One of the things I have always loved about keeping aquariums is that you have this wonderful glass or acrylic box, filled with water, wood, hardscape materials, and fishes, and to the animals which reside there, it becomes their whole universe.

Yeah, kind of "meta", I know, but...

Ever look at it that way?

I mean, even at the hobby's most "basic" levels, you as the aquarist create the physical environment for your fishes, and are more or less in control of every facet of its existence. You control the appearance, environmental parameters, population, input and export of nutrients- like, everything. And the health and lives of each and every organism which resides in the aquarium are completely in your hands.

Kind of an awesome responsibility, when you think about it that way, huh?

It is.

And, while our fishes go about their daily existence likely not comprehending all of that, and likely behave in your aquarium in much the manner that their wild ancestors have for untold millions of years, what they DO know is that this is their world. The physical structures you've created, the competing population of fishes, availability of food resources, and the quality of the water are just a few of the things they contend with like they would if they were swimming about in the wild.

This is one of the reasons why I have had a near-obsession with attempting to recreate, to some extent, as many of the physical/environmental characteristics of their wild habitats as possible for the fishes under my care. All the while, realizing that, although they will be residing in a closed system with many physio-chemical characteristics similar to what they have evolved to live under, it's not a perfect replication, much though I might want it to be, and being of the opinion that replicating "some"of these characteristics is likely better than replicating "none" of them.
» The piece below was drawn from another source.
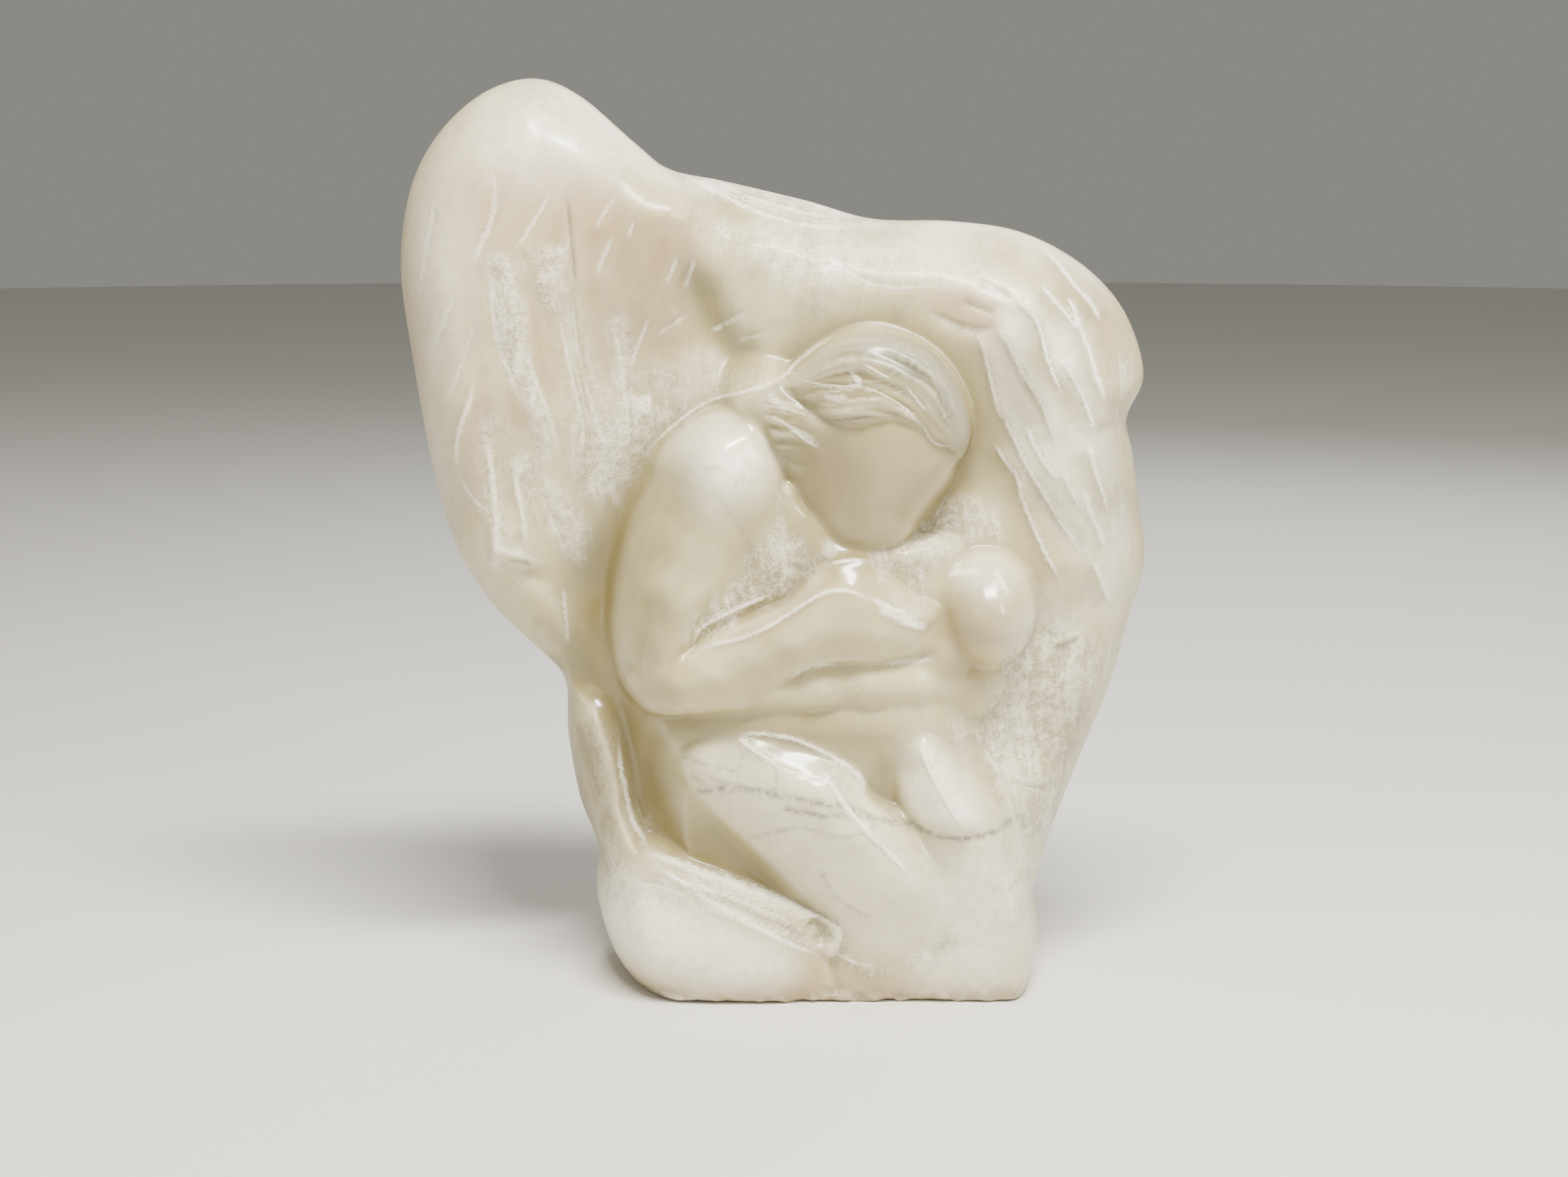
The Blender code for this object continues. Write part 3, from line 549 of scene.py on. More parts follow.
# rim: x, z, width of the rolled edge, its drop; points: x, z, height; soft: mm over which the skin is smooth;
# blend: fillet to what lies under it; softer: how much wider that gets, which way, and between which places
figurePlan = {
    "leg": {
        "rim": [(-17, 114, 5, 7), (-7, 115.5, 5, 7), (8, 113, 5, 7), (22, 108, 4, 7), (31, 102.5, 4, 8),
                (37, 96, 4, 9), (40, 90, 4, 8), (46, 83, 5, 4), (56, 76, 8, 2), (68, 70, 12, 2),
                (78, 58, 14, 2), (82, 44, 14, 2), (80, 28, 14, 2), (70, 17, 14, 2), (52, 12, 14, 2),
                (36, 14, 10, 3), (28, 24, 10, 5), (25, 34, 10, 6), (18, 41, 17, 8), (9, 48, 20, 10),
                (0, 56, 22, 12), (-9, 64, 22, 13), (-19, 73, 21, 14), (-28, 81, 20, 14), (-35, 89, 18, 14),
                (-39, 98, 15, 14), (-36, 107, 12, 13), (-28, 112, 9, 11)],
        "points": [(-14, 112, 60), (-7, 109, 64), (4, 102, 69), (19, 97, 73), (27, 88, 75.5), (38, 78, 77),
                   (52, 63, 76), (60, 54, 73.5), (8, 110, 61), (22, 105, 63), (33, 98, 65), (40, 87, 68),
                   (52, 76, 69), (62, 68, 67.5), (70, 56, 66.5), (76, 42, 65), (72, 28, 63.5), (56, 18, 63),
                   (-28, 104, 56), (-32, 94, 54), (-20, 98, 61), (-22, 86, 58), (-8, 92, 66), (-6, 76, 64),
                   (14, 82, 72), (16, 60, 68), (34, 64, 75), (6, 60, 64), (28, 44, 68), (46, 46, 74),
                   (30, 28, 63), (48, 28, 68), (60, 30, 67), (40, 18, 63)],
        "soft": 4, "blend": 2.5, "softer": (10, -1, -1, -96, -72)},
    "knee": {
        "rim": [(50, 113, 6, 10), (60, 118, 6, 8), (68, 115, 6, 9), (77, 107, 8, 7), (85, 98, 9, 7),
                (91, 89, 10, 8), (95, 80, 10, 8), (97, 72, 10, 10), (100, 60, 10, 12), (107, 47, 10, 12),
                (111, 36, 12, 12), (112, 20, 12, 10), (112, -14, 12, 8), (64, -14, 8, 2), (66, 10, 8, 2),
                (72, 24, 8, 3), (74, 40, 8, 3), (70, 52, 8, 2), (62, 68, 8, 3), (57, 76, 8, 5),
                (51, 86, 8, 8), (48, 96, 7, 10), (48, 105, 7, 10)],
        "points": [(60, 113, 63), (62, 109, 66), (65, 99, 71), (70, 90, 74.5), (76, 82, 76.5), (51, 106, 58),
                   (51, 96, 59), (55, 88, 62), (62, 82, 68), (58, 100, 63), (70, 108, 62), (78, 100, 63),
                   (85, 92, 64), (91, 83, 65), (84, 84, 70), (66, 72, 68), (76, 72, 72), (92, 73, 67),
                   (74, 56, 67), (88, 58, 69), (100, 60, 62), (80, 40, 66), (96, 42, 66), (107, 40, 60),
                   (82, 20, 64), (98, 20, 63), (108, 18, 58), (80, 4, 62), (98, 4, 61)],
        "soft": 4, "blend": 2.5},
    "foot": {
        "rim": [(-84, 34, 16, 24), (-79, 46, 14, 20), (-71, 52, 10, 12), (-60, 57, 8, 8), (-50, 60.5, 5, 5),
                (-34, 53, 4, 4), (-23, 46, 4, 4), (-9, 39, 4, 4), (4, 31, 4, 4), (14, 26, 4, 3),
                (24, 20, 4, 3), (26, 8, 5, 2), (28, -14, 5, 2), (-56, -16, 20, 14), (-84, 10, 20, 24)],
        "points": [(-72, 44, 50), (-60, 50, 56), (-54, 38, 64), (-40, 44, 65), (-30, 34, 69), (-46, 22, 68),
                   (-68, 26, 56), (-14, 26, 69), (-22, 10, 67), (4, 20, 67), (6, 6, 64), (20, 8, 62),
                   (-58, 10, 58), (-50, -4, 54), (-20, -6, 61), (0, -8, 60)],
        "soft": 8, "blend": 1.5},
    "ledge": {
        "rim": [(-56, 61, 2, 10), (-35, 57.5, 2, 12), (-19, 52.5, 2, 12), (-6, 47.5, 2, 10), (10, 40.5, 2, 8),
                (26, 35, 2, 6), (29, 31, 2, 6), (28, 25, 2, 4), (24, 21, 3, 2), (14, 25, 3, 2), (4, 30, 3, 2),
                (-9, 38, 3, 2), (-23, 45, 3, 2), (-34, 52, 3, 2), (-52, 59, 3, 2)],
        "points": [(-54, 60.5, 50), (-35, 57, 53.5), (-19, 52, 57), (-6, 47, 59), (10, 40, 61), (26, 34, 62),
                   (-50, 59, 51), (-34, 53, 57), (-23, 46, 63), (-9, 39, 65), (4, 31, 66), (14, 26, 66),
                   (24, 21, 65)],
        "soft": 3, "blend": 1},
    "arm": {
        "rim": [(-53, 217, 25, 27), (-48, 229, 21, 25), (-38, 239, 16, 22), (-28, 245, 15, 20),
                (-16, 247, 14, 18), (-6, 244, 10, 15), (0, 236, 8, 13), (4.5, 226, 8, 12), (5, 213, 11, 10),
                (-1, 199, 14, 8), (-8, 189, 14, 7), (-17, 177, 12, 6), (-25, 166, 10, 6), (-31, 154, 8, 7),
                (-36, 146, 8, 6), (-40, 136, 8, 4), (-34, 126, 8, 10), (-36, 121, 9, 14), (-50, 121, 12, 18),
                (-60, 127, 14, 26), (-66, 137, 17, 29), (-68.5, 150, 20, 31), (-68.5, 163, 22, 32),
                (-66.5, 181, 24, 31), (-61.5, 200, 26, 29)],
        "points": [(-20, 222, 71), (-25, 206, 71), (-30, 190, 70), (-38, 170, 69), (-44, 152, 68),
                   (-46, 138, 66), (-35, 222, 62), (-42, 206, 59), (-48, 188, 59), (-53, 168, 59),
                   (-56, 150, 59), (-57, 137, 58), (-6, 226, 65), (-6, 212, 66), (-11, 200, 66),
                   (-19, 184, 66), (-28, 164, 64), (-34, 150, 65), (-38, 128, 63), (-52, 128, 60),
                   (-18, 236, 66), (-34, 232, 61), (-4, 234, 63)],
        "soft": 7, "blend": 4, "softer": (9, -1, 0, 36, 56)},
    "forearm": {
        "rim": [(-34, 150, 3, 5), (-24, 157, 3, 6), (-9, 164, 3, 6), (4, 170, 3, 6), (11, 176, 3, 6),
                (16, 183, 4, 6), (21, 188, 4, 6), (32, 190, 4, 6), (42, 188, 4, 6), (49, 181, 4, 6),
                (56, 175, 6, 6), (63, 172, 9, 5), (72, 168, 12, 4), (76, 158, 12, 4), (70, 150, 9, 4),
                (46, 147, 5, 3), (31, 147, 5, 3), (18, 146, 5, 3), (8, 141, 5, 4), (-2, 132, 7, 4),
                (-10, 123, 8, 14), (-21, 121, 10, 20), (-36, 120, 10, 22), (-50, 121, 12, 24),
                (-59, 128, 14, 26), (-60, 138, 12, 10), (-48, 148, 8, 5)],
        "points": [(-31, 151, 65), (-14, 156, 69), (4, 166, 71.5), (12, 171, 73), (19, 176, 74),
                   (27, 178, 74.5), (34, 176, 74.5), (42, 172, 73), (51, 167, 71), (63, 163, 67),
                   (22, 185, 67), (32, 187, 67), (42, 184, 66), (-40, 138, 68), (-24, 142, 71),
                   (-8, 150, 74), (6, 156, 76), (18, 162, 77), (30, 163, 77), (44, 160, 75), (58, 156, 68),
                   (66, 160, 63), (72, 158, 60), (-44, 128, 62), (-24, 128, 64), (-8, 136, 68), (8, 147, 71),
                   (30, 151, 72), (50, 151, 69)],
        "soft": 3, "blend": 2},
    "lap": {
        "rim": [(-30, 128, 6, 3), (-10, 133, 5, 3), (8, 144, 4, 3), (18, 149, 4, 2), (31, 150, 4, 2),
                (46, 149, 4, 2), (61, 150, 5, 2), (72, 149, 6, 3), (82, 142, 10, 6), (80, 129, 10, 9),
                (68, 121.5, 8, 9), (52, 120.5, 8, 10), (35, 122.5, 8, 10), (18, 123.5, 8, 10),
                (0, 120.5, 8, 10), (-21, 122, 8, 10), (-34, 121, 8, 12)],
        "points": [(10, 142, 63), (30, 147, 63), (50, 146, 63), (64, 146, 60), (0, 132, 66), (20, 136, 68),
                   (40, 137, 68), (60, 136, 65), (72, 138, 58), (-20, 128, 62), (0, 126, 62), (30, 128, 63),
                   (52, 127, 62), (66, 127, 58)],
        "soft": 5, "blend": 2},
    "chest": {
        "rim": [(7, 219, 6, 6), (13, 209, 7, 6), (20, 201, 6, 6), (28, 193, 6, 6), (48, 192, 6, 6),
                (60, 195, 8, 10), (72, 197, 10, 10), (80, 190, 10, 10), (80, 160, 6, 10), (60, 150, 6, 10),
                (0, 140, 6, 10), (-40, 140, 6, 10), (-34, 166, 8, 10), (-16, 194, 8, 10), (-2, 214, 8, 8)],
        "points": [(8, 216, 59), (2, 202, 59.5), (-8, 184, 61), (-20, 166, 61), (-28, 154, 59),
                   (4, 186, 61.5), (14, 198, 60), (18, 186, 63), (8, 178, 61), (-6, 168, 60), (24, 189, 65),
                   (44, 190, 65), (58, 195, 64), (76, 195, 57), (54, 180, 63), (64, 174, 62), (70, 186, 59)],
        "soft": 6, "blend": 2},
    "head": {
        "rim": [(1, 256, 8, 9), (11, 264, 9, 11), (21, 272, 9, 12), (32, 277, 9, 12), (42, 277.5, 9, 12),
                (53, 275, 9, 13), (63, 270, 9, 14), (71, 261.5, 9, 15), (76.5, 251, 9, 16), (79, 241, 9, 16),
                (78, 233, 9, 16), (74, 226, 9, 15), (70, 220, 12, 13), (64, 212, 13, 12),
                (58.5, 203.5, 13, 10), (55, 197, 12, 9), (49, 192, 12, 8), (40, 189, 11, 8),
                (31, 189, 11, 8), (24, 192, 11, 8), (17, 199, 12, 8), (12, 207, 12, 8), (4, 217, 12, 7),
                (-4, 228, 11, 7), (-8, 240, 10, 7), (-8, 252, 9, 8)],
        "points": [(44, 248, 76), (44, 230, 76), (46, 213, 73), (44, 200, 69), (34, 200, 67), (33, 214, 70),
                   (32, 232, 73), (54, 206, 68), (61, 219, 70), (67, 234, 71), (66, 252, 72), (52, 266, 71),
                   (36, 268, 70), (20, 262, 65), (10, 256, 60), (18, 242, 67), (14, 228, 61), (20, 210, 60),
                   (26, 222, 67), (6, 240, 57), (25, 198, 62)],
        "soft": 6, "blend": 3, "softer": (6, 0, -1, -216, -198)},
}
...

An arrogant assumption on my part, I suppose. I mean, like every one of you, I'm fully responsible for the animals which I keep. And I take a certain degree of pride in that. I want the best for them.

That being said, I'm personally not in that mindset of having to be absolutely "hardcore" about being 100% accurate biotopically, in terms of making sure that every leaf, every twig, every botanical is from the specific habitat of the fishes which I keep. I do respect aquarists who do, however. But that's not me. Rather, I place the emphasis on providing a reasonably realistic, "functionally aesthetic" representation of the habitat form which they come, with aquascaping materials, layout, and environmental parameters as close as possible to the parameters in the wild.

You can be a very responsible owner without obsessing over making every micro-semion of conductivity, or every ppm of phosphate in your tank match that of your fishes' wild habitat. I'm pretty confident about that.

Your fishes likely don't know that, having been captive-bred for a few generations, or collected from their natural habitat and being subjected to varying environmental differences along the chain of custody from stream to store. The likely don't even care. They're likely just happy to be somewhere stable by the time they arrive in your home aquarium!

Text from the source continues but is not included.